_Written task_
Each line below is to be written out in full, exactly as shown.

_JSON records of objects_
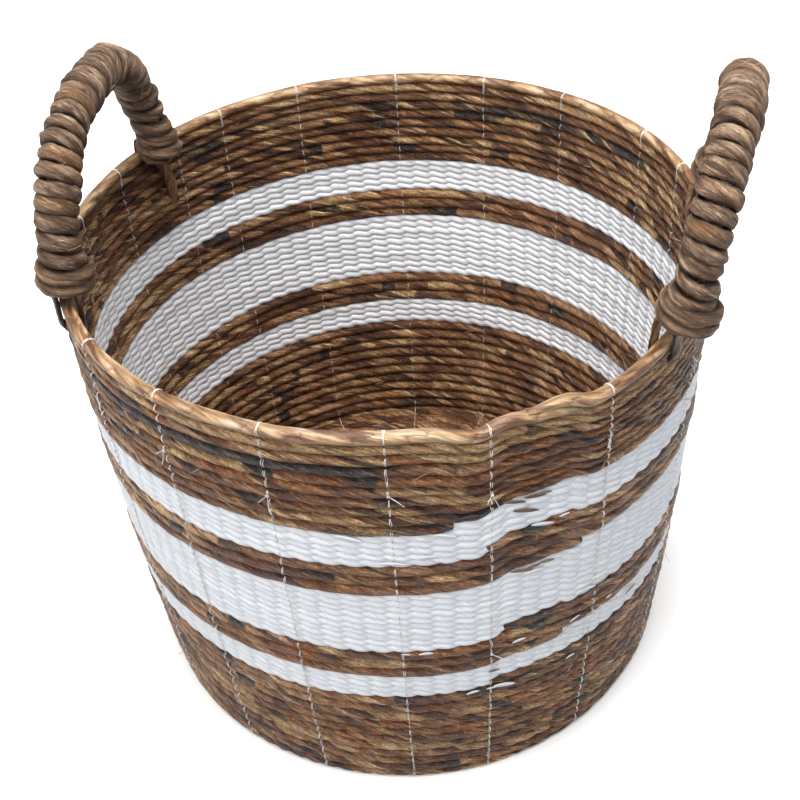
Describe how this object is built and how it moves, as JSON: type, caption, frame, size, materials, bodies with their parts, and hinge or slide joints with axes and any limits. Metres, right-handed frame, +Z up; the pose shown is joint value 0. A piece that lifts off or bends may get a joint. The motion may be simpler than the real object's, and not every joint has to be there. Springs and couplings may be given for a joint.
{
  "type": "woven market basket",
  "caption": "Round open basket of coiled plant-fibre rope: brown and white striped wall, flat coiled base and arched rope-wrapped handles standing on the rim.",
  "frame": {"origin": "centre of the basket's circular base, on the underside that stands on the floor", "axes": "+Z up through the open mouth; the handles stand near +X (right) and -X (left); -Y is the front"},
  "size_m": [0.4307, 0.4122, 0.443],
  "materials": {
    "dark_rope": "satin",
    "tan_rope": "satin",
    "white_rope": "satin",
    "handle_wrap": "matte",
    "handle_core": "matte",
    "thread": "gloss"
  },
  "bodies": {
    "root": {"base_coil": "dark_rope", "lower_wall_rope": "dark_rope", "lower_white_rope": "white_rope", "lower_brown_rope": "dark_rope", "middle_white_rope": "white_rope", "upper_brown_rope": "dark_rope", "upper_white_rope": "white_rope", "top_wall_rope": "dark_rope", "collar_rope": "tan_rope", "rim_rope": "tan_rope", "left_handle_core": "handle_core", "left_handle_wrap": "handle_wrap", "left_front_binding": "handle_wrap", "left_front_inner_cord": "handle_wrap", "left_front_outer_cord": "dark_rope", "left_rear_binding": "handle_wrap", "left_rear_inner_cord": "handle_wrap", "left_rear_outer_cord": "dark_rope", "right_handle_core": "handle_core", "right_handle_wrap": "handle_wrap", "right_front_binding": "handle_wrap", "right_front_inner_cord": "handle_wrap", "right_front_outer_cord": "dark_rope", "right_rear_binding": "handle_wrap", "right_rear_inner_cord": "handle_wrap", "right_rear_outer_cord": "dark_rope", "stitch_thread_01": "thread", "stitch_thread_02": "thread", "stitch_thread_03": "thread", "stitch_thread_04": "thread", "stitch_thread_05": "thread", "stitch_thread_06": "thread", "stitch_thread_07": "thread", "stitch_thread_08": "thread", "stitch_thread_09": "thread", "stitch_thread_10": "thread", "stitch_thread_11": "thread", "stitch_thread_12": "thread", "stitch_thread_13": "thread", "stitch_thread_14": "thread", "stitch_thread_15": "thread", "stitch_thread_16": "thread", "stitch_thread_17": "thread", "stitch_thread_18": "thread", "stitch_thread_19": "thread"}
  },
  "joints": []
}
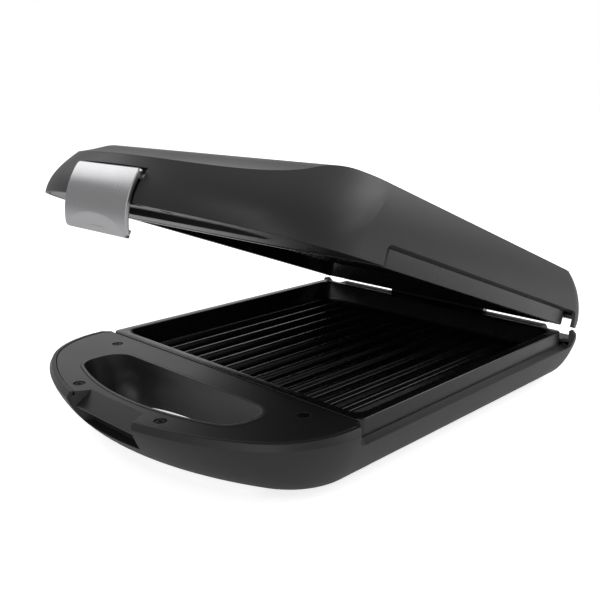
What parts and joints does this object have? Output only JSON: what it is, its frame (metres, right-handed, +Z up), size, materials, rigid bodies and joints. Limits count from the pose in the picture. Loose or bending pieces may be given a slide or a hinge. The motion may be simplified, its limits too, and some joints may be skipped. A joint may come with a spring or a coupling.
{
  "type": "panini press",
  "caption": "Contact grill for sandwiches: bowl-shaped base and hinged wedge lid, each with a ribbed plate and a looped handle, held shut by a swinging silver latch.",
  "frame": {"origin": "on the surface the feet stand on, under the middle of the press", "axes": "+X to the right as a cook faces the handle, +Y from the handle to the hinge, +Z up"},
  "size_m": [0.266, 0.3781, 0.1915],
  "materials": {
    "charcoal_shell": "satin moulded charcoal",
    "charcoal_cover": "satin moulded charcoal",
    "nonstick_plate": "black non-stick coating on cast aluminium",
    "satin_silver": "satin silver",
    "steel": "plated",
    "black_screw": "blackened",
    "heater_sheath": "oxidised sheath",
    "aluminised_sheet": "mill finish",
    "ceramic": "glazed",
    "foot_rubber": "matte"
  },
  "bodies": {
    "base": {"base_cover_screws": "black_screw", "base_handle_cover": "charcoal_cover", "base_housing": "charcoal_shell", "base_well_liner": "charcoal_shell", "cord_gland": "charcoal_cover", "hinge_base_leaf": "steel", "hinge_base_screws": "steel", "hinge_pin": "steel", "latch_catch": "charcoal_cover", "lower_grill_plate": "nonstick_plate", "lower_heat_reflector": "aluminised_sheet", "lower_heating_element": "heater_sheath", "lower_plate_screws": "black_screw", "lower_thermostat": "ceramic", "rubber_feet": "foot_rubber", "terminal_block": "ceramic"},
    "lid": {"hinge_lid_leaf": "steel", "hinge_lid_screws": "steel", "latch_pin": "steel", "lid_cover_screws": "black_screw", "lid_handle_cover": "charcoal_cover", "lid_housing": "charcoal_shell", "lid_well_cup": "charcoal_shell", "upper_grill_plate": "nonstick_plate", "upper_heat_reflector": "aluminised_sheet", "upper_heating_element": "heater_sheath", "upper_plate_screws": "black_screw", "upper_thermostat": "ceramic"},
    "latch": {"latch": "satin_silver"}
  },
  "joints": [
    {"name": "lid_hinge", "type": "hinge", "parent": "base", "child": "lid", "pos_m": [0, 0.16247, 0.0445], "axis": [-1, 0, 0], "range_deg": [-19.85, 75.15]},
    {"name": "latch_pivot", "type": "hinge", "parent": "lid", "child": "latch", "pos_m": [0, -0.16845, 0.18098], "axis": [-1, 0, 0], "range_deg": [-3, 14]}
  ]
}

_Response_
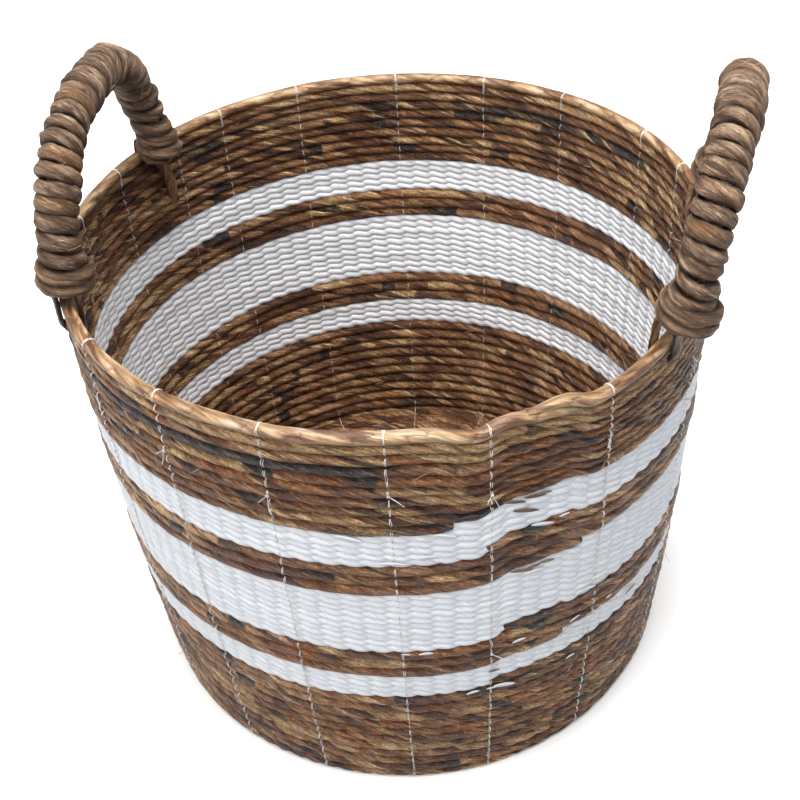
Describe how this object is built and how it moves, as JSON: type, caption, frame, size, materials, bodies with their parts, and hinge or slide joints with axes and any limits. Metres, right-handed frame, +Z up; the pose shown is joint value 0. A piece that lifts off or bends may get a joint. The motion may be simpler than the real object's, and not every joint has to be there. Springs and couplings may be given for a joint.
{
  "type": "woven market basket",
  "caption": "Round open basket of coiled plant-fibre rope: brown and white striped wall, flat coiled base and arched rope-wrapped handles standing on the rim.",
  "frame": {"origin": "centre of the basket's circular base, on the underside that stands on the floor", "axes": "+Z up through the open mouth; the handles stand near +X (right) and -X (left); -Y is the front"},
  "size_m": [0.4307, 0.4122, 0.443],
  "materials": {
    "dark_rope": "satin",
    "tan_rope": "satin",
    "white_rope": "satin",
    "handle_wrap": "matte",
    "handle_core": "matte",
    "thread": "gloss"
  },
  "bodies": {
    "root": {"base_coil": "dark_rope", "lower_wall_rope": "dark_rope", "lower_white_rope": "white_rope", "lower_brown_rope": "dark_rope", "middle_white_rope": "white_rope", "upper_brown_rope": "dark_rope", "upper_white_rope": "white_rope", "top_wall_rope": "dark_rope", "collar_rope": "tan_rope", "rim_rope": "tan_rope", "left_handle_core": "handle_core", "left_handle_wrap": "handle_wrap", "left_front_binding": "handle_wrap", "left_front_inner_cord": "handle_wrap", "left_front_outer_cord": "dark_rope", "left_rear_binding": "handle_wrap", "left_rear_inner_cord": "handle_wrap", "left_rear_outer_cord": "dark_rope", "right_handle_core": "handle_core", "right_handle_wrap": "handle_wrap", "right_front_binding": "handle_wrap", "right_front_inner_cord": "handle_wrap", "right_front_outer_cord": "dark_rope", "right_rear_binding": "handle_wrap", "right_rear_inner_cord": "handle_wrap", "right_rear_outer_cord": "dark_rope", "stitch_thread_01": "thread", "stitch_thread_02": "thread", "stitch_thread_03": "thread", "stitch_thread_04": "thread", "stitch_thread_05": "thread", "stitch_thread_06": "thread", "stitch_thread_07": "thread", "stitch_thread_08": "thread", "stitch_thread_09": "thread", "stitch_thread_10": "thread", "stitch_thread_11": "thread", "stitch_thread_12": "thread", "stitch_thread_13": "thread", "stitch_thread_14": "thread", "stitch_thread_15": "thread", "stitch_thread_16": "thread", "stitch_thread_17": "thread", "stitch_thread_18": "thread", "stitch_thread_19": "thread"}
  },
  "joints": []
}
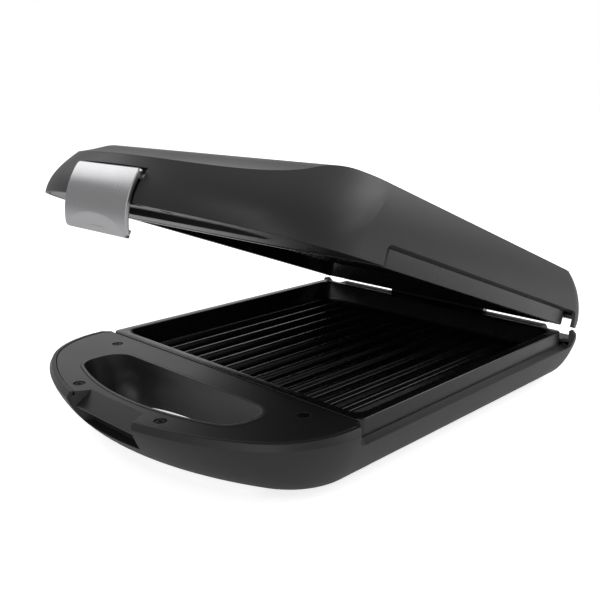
What parts and joints does this object have? Output only JSON: what it is, its frame (metres, right-handed, +Z up), size, materials, rigid bodies and joints. Limits count from the pose in the picture. Loose or bending pieces may be given a slide or a hinge. The motion may be simplified, its limits too, and some joints may be skipped. A joint may come with a spring or a coupling.
{
  "type": "panini press",
  "caption": "Contact grill for sandwiches: bowl-shaped base and hinged wedge lid, each with a ribbed plate and a looped handle, held shut by a swinging silver latch.",
  "frame": {"origin": "on the surface the feet stand on, under the middle of the press", "axes": "+X to the right as a cook faces the handle, +Y from the handle to the hinge, +Z up"},
  "size_m": [0.266, 0.3781, 0.1915],
  "materials": {
    "charcoal_shell": "satin moulded charcoal",
    "charcoal_cover": "satin moulded charcoal",
    "nonstick_plate": "black non-stick coating on cast aluminium",
    "satin_silver": "satin silver",
    "steel": "plated",
    "black_screw": "blackened",
    "heater_sheath": "oxidised sheath",
    "aluminised_sheet": "mill finish",
    "ceramic": "glazed",
    "foot_rubber": "matte"
  },
  "bodies": {
    "base": {"base_cover_screws": "black_screw", "base_handle_cover": "charcoal_cover", "base_housing": "charcoal_shell", "base_well_liner": "charcoal_shell", "cord_gland": "charcoal_cover", "hinge_base_leaf": "steel", "hinge_base_screws": "steel", "hinge_pin": "steel", "latch_catch": "charcoal_cover", "lower_grill_plate": "nonstick_plate", "lower_heat_reflector": "aluminised_sheet", "lower_heating_element": "heater_sheath", "lower_plate_screws": "black_screw", "lower_thermostat": "ceramic", "rubber_feet": "foot_rubber", "terminal_block": "ceramic"},
    "lid": {"hinge_lid_leaf": "steel", "hinge_lid_screws": "steel", "latch_pin": "steel", "lid_cover_screws": "black_screw", "lid_handle_cover": "charcoal_cover", "lid_housing": "charcoal_shell", "lid_well_cup": "charcoal_shell", "upper_grill_plate": "nonstick_plate", "upper_heat_reflector": "aluminised_sheet", "upper_heating_element": "heater_sheath", "upper_plate_screws": "black_screw", "upper_thermostat": "ceramic"},
    "latch": {"latch": "satin_silver"}
  },
  "joints": [
    {"name": "lid_hinge", "type": "hinge", "parent": "base", "child": "lid", "pos_m": [0, 0.16247, 0.0445], "axis": [-1, 0, 0], "range_deg": [-19.85, 75.15]},
    {"name": "latch_pivot", "type": "hinge", "parent": "lid", "child": "latch", "pos_m": [0, -0.16845, 0.18098], "axis": [-1, 0, 0], "range_deg": [-3, 14]}
  ]
}